Christian minorities have endured brutal treatment in Egypt and Vietnam over the last few days. Events in Egypt, where an ultra-conservative Islamic group—emboldened by the new freedom delivered by the ouster of President Hosni Mubarak—has lashed out at Egypt's Coptic minority have been widely covered by the mainstream press. More under the public radar has been the recent clampdown by Hanoi on Christian tribal groups in Vietnam, building up to an outbreak last week of widespread violence.

Viet-Catholic News is reporting as many as 49 Hmong have been killed in days of violence in Dien Bien province along the border with Laos. Vietnamese officials did not release any information about arrests, injuries or deaths among Hmong protestors. Foreign reporters were not permitted to enter the region, so independent confirmation of events there is difficult. Foreign Ministry spokeswoman Nguyen Phuong Nga said conditions in Dien Bien where apparently thousands of Hmong had gathered to protest had been "stabilized." She said that Hmong from Muong Nhe district began gathering May 1 after hearing a rumor that a supernatural force would appear to bring the people to the promised land where they would find health, happiness and wealth. “Taking advantage of the situation, the sabotage forces stimulated people to call for an independent state, causing public disorder in the district,” Nga said in a statement, quoted by Agence France Presse.

But Viet-Catholic News says the conflict has less to do with the supernatural and most to do with land grabs by Vietnamese officials and growing demands for religious freedom from the Hmong. It reports that Hmong demonstrations were broken up May 3 by forces from both Laos and Vietnam and that elements of the Vietnam People's Army opened fire on demonstrators. Viet-Catholic News reports attack helicopters were even used to run down escaping demonstrators and that hundreds remain missing.

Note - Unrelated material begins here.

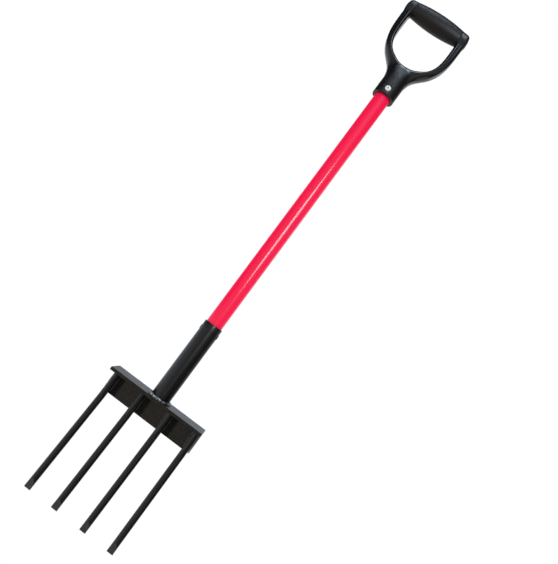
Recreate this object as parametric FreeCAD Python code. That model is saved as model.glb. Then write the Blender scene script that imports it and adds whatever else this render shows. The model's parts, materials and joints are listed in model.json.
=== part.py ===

Viet Catholic News reports: "Mùa A Son, chairman of the Dien Bien Province, blamed the incident for 'hostile forces infiltrated to illegally preach and incite the people to join an independent movement calling for the establishment of a separate kingdom of Hmong people.'" But Catholic sources say that the incident was an inevitable result of a series of violations of land ownership and restrictions on Christians. According to these sources, companies owned by Armed forces Chief of Staff of Vietnam General Tran Quang Khue and other generals who dominate the politburo in Vietnam have been driving local Hmong communities off their land. These sources charge: “There is a rampant growth of persecutions which range from forcing Christians to undertake corvée labour on Sundays, thereby preventing them from fulfilling their Mass obligations and attending worship services; to coerce them into renouncing their faith.”

“We are concerned about credible reports that many poor and ordinary Hmong people in the Dien Bein area, as well as other people along the Vietnam and Laos border, have been arrested or killed by Vietnamese Army, and Lao Army, soldiers and police because of their protests for land reform to Communist officials in Hanoi, their opposition to illegal logging, or because of their independent Christian and Animist religious beliefs,” said Christy Lee, Executive Director of Hmong Advance, Inc. in Washington, D.C.

“Ordinary Hmong people, and other highland and forest-dwelling minority peoples in Laos and Vietnam," Lee charged, "have also been subjected to a new and increasing injustice by the authorities and Vietnam People's Army-owned companies, which continue their oppressive methods, religious persecution, and to engage in illegal logging in Vietnam and Laos, including the Dien Bien area in Vietnam, as well as the Laotian provinces of Xieng Khouang, Khammoune, Luang Prabang and elsewhere.

“The Hmong, and other minority Christian and Animist religious believers, are being driven of their lands and killed and persecuted by corrupt Communist party officials and the military elite in Vietnam and Laos,” Lee said.

The Vietnam government generally prohibits foreign journalists from traveling freely outside of Hanoi as a rule and following the unrest, the province was completely sealed off by Vietnamese. Nga blamed poor weather and said the road to the affected district of Muong Nhe is "very bad" in denying AFP's request to visit the region. She said, anyway, folks were too busy preparing for the May 7 commemoration of Vietnam's victory over French colonial forces at Dien Bien Phu in 1954. And some may be, but it appears equally likely that many Hmong, as they have in the past, may be preparing for a hasty escape as refugees from their own villages.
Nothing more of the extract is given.